— START OF Dataset extract —

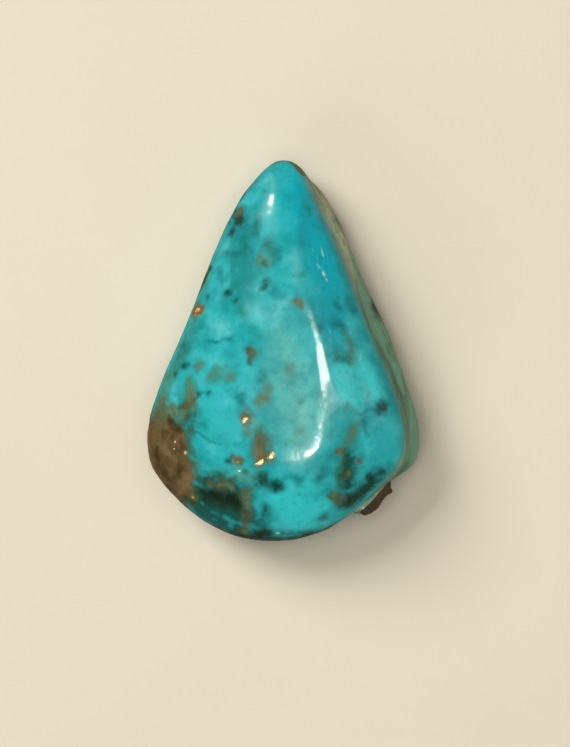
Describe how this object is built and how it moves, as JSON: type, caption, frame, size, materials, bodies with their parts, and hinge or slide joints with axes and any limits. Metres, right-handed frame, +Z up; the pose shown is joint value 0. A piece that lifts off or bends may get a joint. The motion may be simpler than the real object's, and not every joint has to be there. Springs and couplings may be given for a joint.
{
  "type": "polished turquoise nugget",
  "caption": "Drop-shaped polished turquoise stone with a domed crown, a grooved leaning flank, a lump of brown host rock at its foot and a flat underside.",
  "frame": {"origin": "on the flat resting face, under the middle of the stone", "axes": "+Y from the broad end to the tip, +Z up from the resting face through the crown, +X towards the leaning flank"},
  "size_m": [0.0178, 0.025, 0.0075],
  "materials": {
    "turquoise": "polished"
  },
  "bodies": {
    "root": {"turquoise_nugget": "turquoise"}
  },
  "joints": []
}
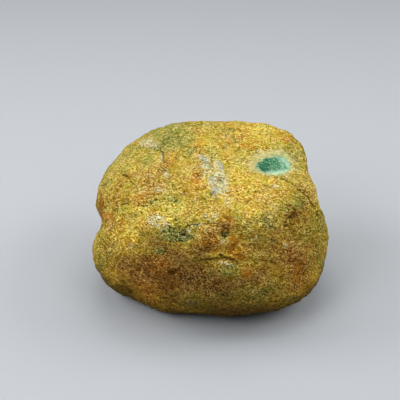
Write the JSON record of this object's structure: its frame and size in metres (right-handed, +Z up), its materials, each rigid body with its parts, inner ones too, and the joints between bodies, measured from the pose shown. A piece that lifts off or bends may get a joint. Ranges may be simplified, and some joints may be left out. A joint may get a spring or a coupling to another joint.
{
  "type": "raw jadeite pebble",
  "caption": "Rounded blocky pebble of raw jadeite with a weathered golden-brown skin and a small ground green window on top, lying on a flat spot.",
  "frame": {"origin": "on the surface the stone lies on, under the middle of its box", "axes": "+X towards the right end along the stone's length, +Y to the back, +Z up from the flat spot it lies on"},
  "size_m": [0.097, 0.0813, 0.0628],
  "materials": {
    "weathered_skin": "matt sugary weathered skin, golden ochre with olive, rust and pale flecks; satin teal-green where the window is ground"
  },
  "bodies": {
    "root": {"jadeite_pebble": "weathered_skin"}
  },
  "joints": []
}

— END OF Dataset extract —

What is expected | Reproduce the records above exactly as they appear.

Response to the exercise |
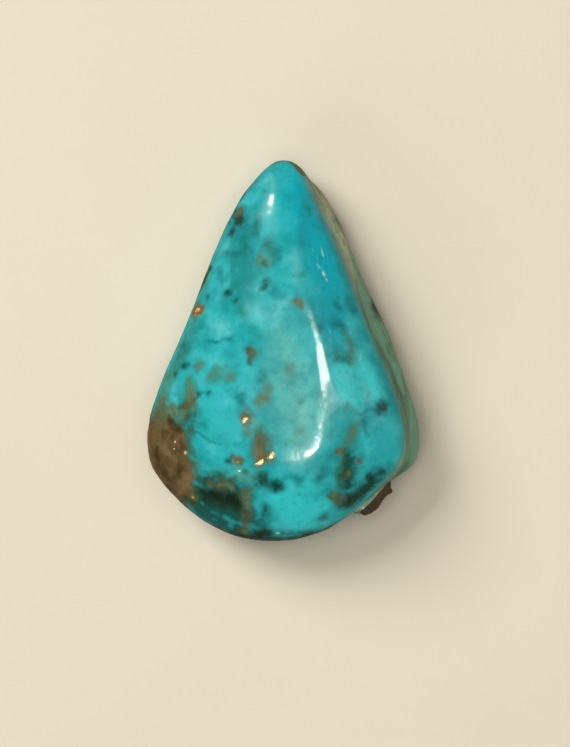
Describe how this object is built and how it moves, as JSON: type, caption, frame, size, materials, bodies with their parts, and hinge or slide joints with axes and any limits. Metres, right-handed frame, +Z up; the pose shown is joint value 0. A piece that lifts off or bends may get a joint. The motion may be simpler than the real object's, and not every joint has to be there. Springs and couplings may be given for a joint.
{
  "type": "polished turquoise nugget",
  "caption": "Drop-shaped polished turquoise stone with a domed crown, a grooved leaning flank, a lump of brown host rock at its foot and a flat underside.",
  "frame": {"origin": "on the flat resting face, under the middle of the stone", "axes": "+Y from the broad end to the tip, +Z up from the resting face through the crown, +X towards the leaning flank"},
  "size_m": [0.0178, 0.025, 0.0075],
  "materials": {
    "turquoise": "polished"
  },
  "bodies": {
    "root": {"turquoise_nugget": "turquoise"}
  },
  "joints": []
}
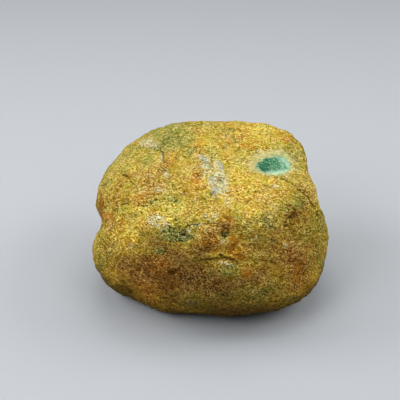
Write the JSON record of this object's structure: its frame and size in metres (right-handed, +Z up), its materials, each rigid body with its parts, inner ones too, and the joints between bodies, measured from the pose shown. A piece that lifts off or bends may get a joint. Ranges may be simplified, and some joints may be left out. A joint may get a spring or a coupling to another joint.
{
  "type": "raw jadeite pebble",
  "caption": "Rounded blocky pebble of raw jadeite with a weathered golden-brown skin and a small ground green window on top, lying on a flat spot.",
  "frame": {"origin": "on the surface the stone lies on, under the middle of its box", "axes": "+X towards the right end along the stone's length, +Y to the back, +Z up from the flat spot it lies on"},
  "size_m": [0.097, 0.0813, 0.0628],
  "materials": {
    "weathered_skin": "matt sugary weathered skin, golden ochre with olive, rust and pale flecks; satin teal-green where the window is ground"
  },
  "bodies": {
    "root": {"jadeite_pebble": "weathered_skin"}
  },
  "joints": []
}